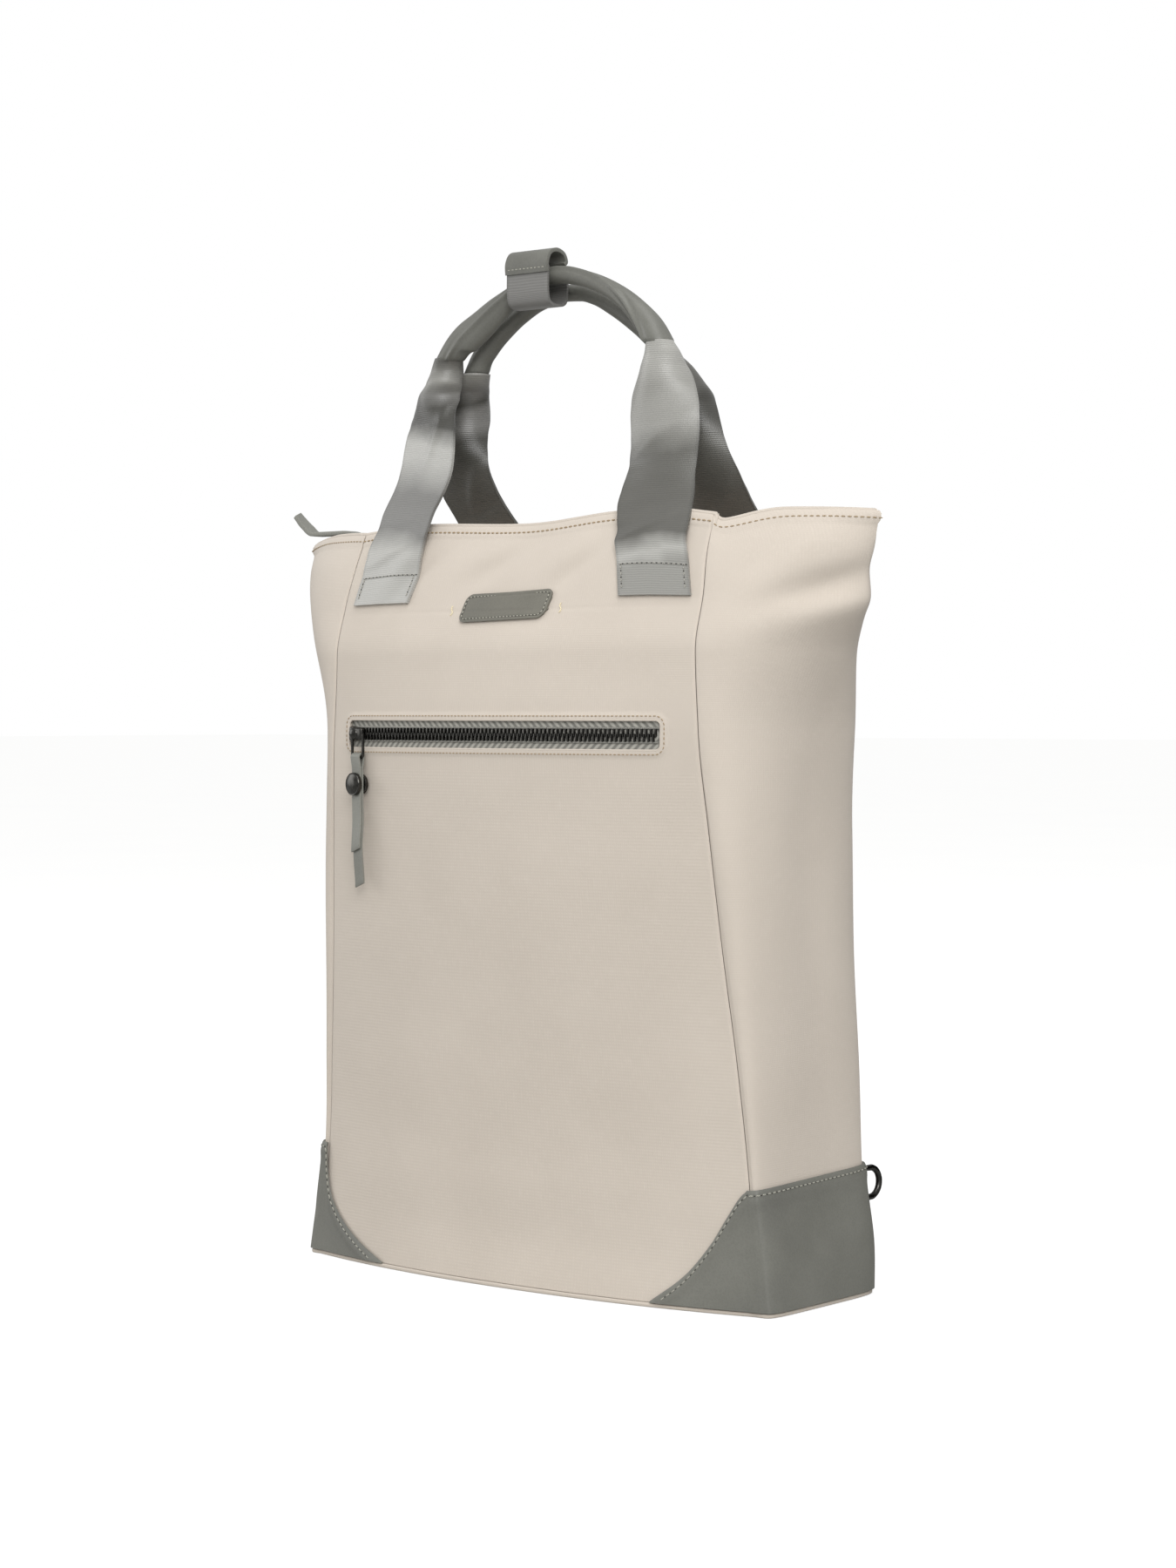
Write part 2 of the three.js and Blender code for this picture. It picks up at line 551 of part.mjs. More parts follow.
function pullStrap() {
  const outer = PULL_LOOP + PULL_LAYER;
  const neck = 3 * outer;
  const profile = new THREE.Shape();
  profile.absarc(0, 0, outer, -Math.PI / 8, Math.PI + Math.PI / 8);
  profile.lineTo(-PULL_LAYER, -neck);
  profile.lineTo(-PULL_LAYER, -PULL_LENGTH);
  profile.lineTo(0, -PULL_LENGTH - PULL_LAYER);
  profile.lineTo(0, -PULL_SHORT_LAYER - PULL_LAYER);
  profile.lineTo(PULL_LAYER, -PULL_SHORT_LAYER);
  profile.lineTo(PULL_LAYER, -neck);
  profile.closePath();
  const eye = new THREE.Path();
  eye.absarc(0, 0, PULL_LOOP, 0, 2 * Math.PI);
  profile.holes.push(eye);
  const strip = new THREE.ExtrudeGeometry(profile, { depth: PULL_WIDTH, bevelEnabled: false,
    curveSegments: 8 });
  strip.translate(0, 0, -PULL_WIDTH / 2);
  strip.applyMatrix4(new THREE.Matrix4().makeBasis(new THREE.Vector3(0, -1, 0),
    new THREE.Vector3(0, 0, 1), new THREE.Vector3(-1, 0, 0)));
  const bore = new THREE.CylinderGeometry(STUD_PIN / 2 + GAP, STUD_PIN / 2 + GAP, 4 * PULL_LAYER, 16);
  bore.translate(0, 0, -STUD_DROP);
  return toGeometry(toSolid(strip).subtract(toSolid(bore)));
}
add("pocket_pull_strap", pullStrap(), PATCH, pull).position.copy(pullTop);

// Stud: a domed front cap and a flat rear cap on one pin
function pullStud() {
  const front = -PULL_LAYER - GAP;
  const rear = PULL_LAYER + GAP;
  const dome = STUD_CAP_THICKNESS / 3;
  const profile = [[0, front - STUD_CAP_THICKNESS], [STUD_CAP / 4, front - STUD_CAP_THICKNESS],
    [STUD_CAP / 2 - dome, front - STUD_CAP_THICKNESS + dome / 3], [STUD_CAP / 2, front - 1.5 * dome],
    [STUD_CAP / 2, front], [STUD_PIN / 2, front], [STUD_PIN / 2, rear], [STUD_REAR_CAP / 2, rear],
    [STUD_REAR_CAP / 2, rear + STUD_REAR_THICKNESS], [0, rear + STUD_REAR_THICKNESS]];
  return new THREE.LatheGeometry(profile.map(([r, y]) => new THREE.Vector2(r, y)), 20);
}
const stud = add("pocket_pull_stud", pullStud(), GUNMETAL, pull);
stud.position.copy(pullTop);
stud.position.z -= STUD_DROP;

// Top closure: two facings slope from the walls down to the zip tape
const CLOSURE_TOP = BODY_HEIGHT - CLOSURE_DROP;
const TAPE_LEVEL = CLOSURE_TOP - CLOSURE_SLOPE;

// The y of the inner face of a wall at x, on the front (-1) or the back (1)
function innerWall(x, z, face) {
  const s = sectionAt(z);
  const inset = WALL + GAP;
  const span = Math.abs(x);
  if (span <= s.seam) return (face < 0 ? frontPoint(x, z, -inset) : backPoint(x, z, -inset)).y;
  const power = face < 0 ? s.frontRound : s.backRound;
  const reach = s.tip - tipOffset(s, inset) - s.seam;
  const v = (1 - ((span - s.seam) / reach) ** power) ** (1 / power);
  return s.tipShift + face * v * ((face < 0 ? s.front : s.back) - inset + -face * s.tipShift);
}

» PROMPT
Make an exact copy of the data above.

» EXERCISE OUTPUT
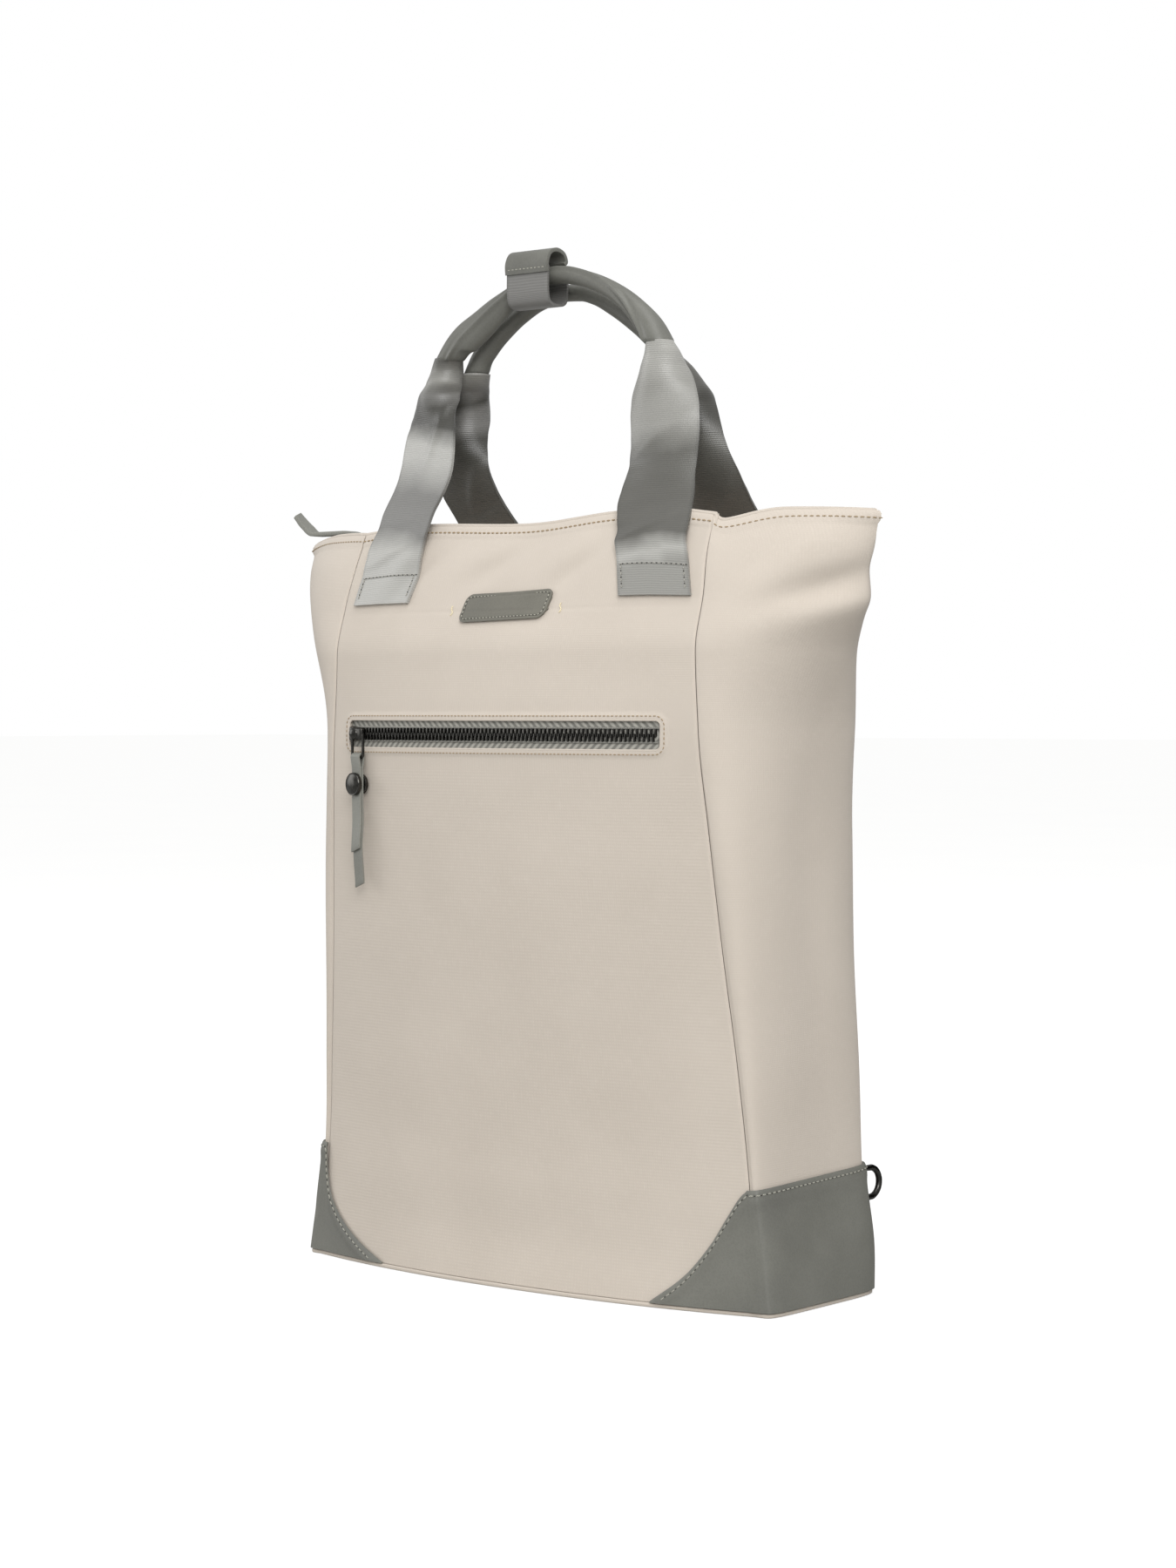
Write part 2 of the three.js and Blender code for this picture. It picks up at line 551 of part.mjs. More parts follow.
function pullStrap() {
  const outer = PULL_LOOP + PULL_LAYER;
  const neck = 3 * outer;
  const profile = new THREE.Shape();
  profile.absarc(0, 0, outer, -Math.PI / 8, Math.PI + Math.PI / 8);
  profile.lineTo(-PULL_LAYER, -neck);
  profile.lineTo(-PULL_LAYER, -PULL_LENGTH);
  profile.lineTo(0, -PULL_LENGTH - PULL_LAYER);
  profile.lineTo(0, -PULL_SHORT_LAYER - PULL_LAYER);
  profile.lineTo(PULL_LAYER, -PULL_SHORT_LAYER);
  profile.lineTo(PULL_LAYER, -neck);
  profile.closePath();
  const eye = new THREE.Path();
  eye.absarc(0, 0, PULL_LOOP, 0, 2 * Math.PI);
  profile.holes.push(eye);
  const strip = new THREE.ExtrudeGeometry(profile, { depth: PULL_WIDTH, bevelEnabled: false,
    curveSegments: 8 });
  strip.translate(0, 0, -PULL_WIDTH / 2);
  strip.applyMatrix4(new THREE.Matrix4().makeBasis(new THREE.Vector3(0, -1, 0),
    new THREE.Vector3(0, 0, 1), new THREE.Vector3(-1, 0, 0)));
  const bore = new THREE.CylinderGeometry(STUD_PIN / 2 + GAP, STUD_PIN / 2 + GAP, 4 * PULL_LAYER, 16);
  bore.translate(0, 0, -STUD_DROP);
  return toGeometry(toSolid(strip).subtract(toSolid(bore)));
}
add("pocket_pull_strap", pullStrap(), PATCH, pull).position.copy(pullTop);

// Stud: a domed front cap and a flat rear cap on one pin
function pullStud() {
  const front = -PULL_LAYER - GAP;
  const rear = PULL_LAYER + GAP;
  const dome = STUD_CAP_THICKNESS / 3;
  const profile = [[0, front - STUD_CAP_THICKNESS], [STUD_CAP / 4, front - STUD_CAP_THICKNESS],
    [STUD_CAP / 2 - dome, front - STUD_CAP_THICKNESS + dome / 3], [STUD_CAP / 2, front - 1.5 * dome],
    [STUD_CAP / 2, front], [STUD_PIN / 2, front], [STUD_PIN / 2, rear], [STUD_REAR_CAP / 2, rear],
    [STUD_REAR_CAP / 2, rear + STUD_REAR_THICKNESS], [0, rear + STUD_REAR_THICKNESS]];
  return new THREE.LatheGeometry(profile.map(([r, y]) => new THREE.Vector2(r, y)), 20);
}
const stud = add("pocket_pull_stud", pullStud(), GUNMETAL, pull);
stud.position.copy(pullTop);
stud.position.z -= STUD_DROP;

// Top closure: two facings slope from the walls down to the zip tape
const CLOSURE_TOP = BODY_HEIGHT - CLOSURE_DROP;
const TAPE_LEVEL = CLOSURE_TOP - CLOSURE_SLOPE;

// The y of the inner face of a wall at x, on the front (-1) or the back (1)
function innerWall(x, z, face) {
  const s = sectionAt(z);
  const inset = WALL + GAP;
  const span = Math.abs(x);
  if (span <= s.seam) return (face < 0 ? frontPoint(x, z, -inset) : backPoint(x, z, -inset)).y;
  const power = face < 0 ? s.frontRound : s.backRound;
  const reach = s.tip - tipOffset(s, inset) - s.seam;
  const v = (1 - ((span - s.seam) / reach) ** power) ** (1 / power);
  return s.tipShift + face * v * ((face < 0 ? s.front : s.back) - inset + -face * s.tipShift);
}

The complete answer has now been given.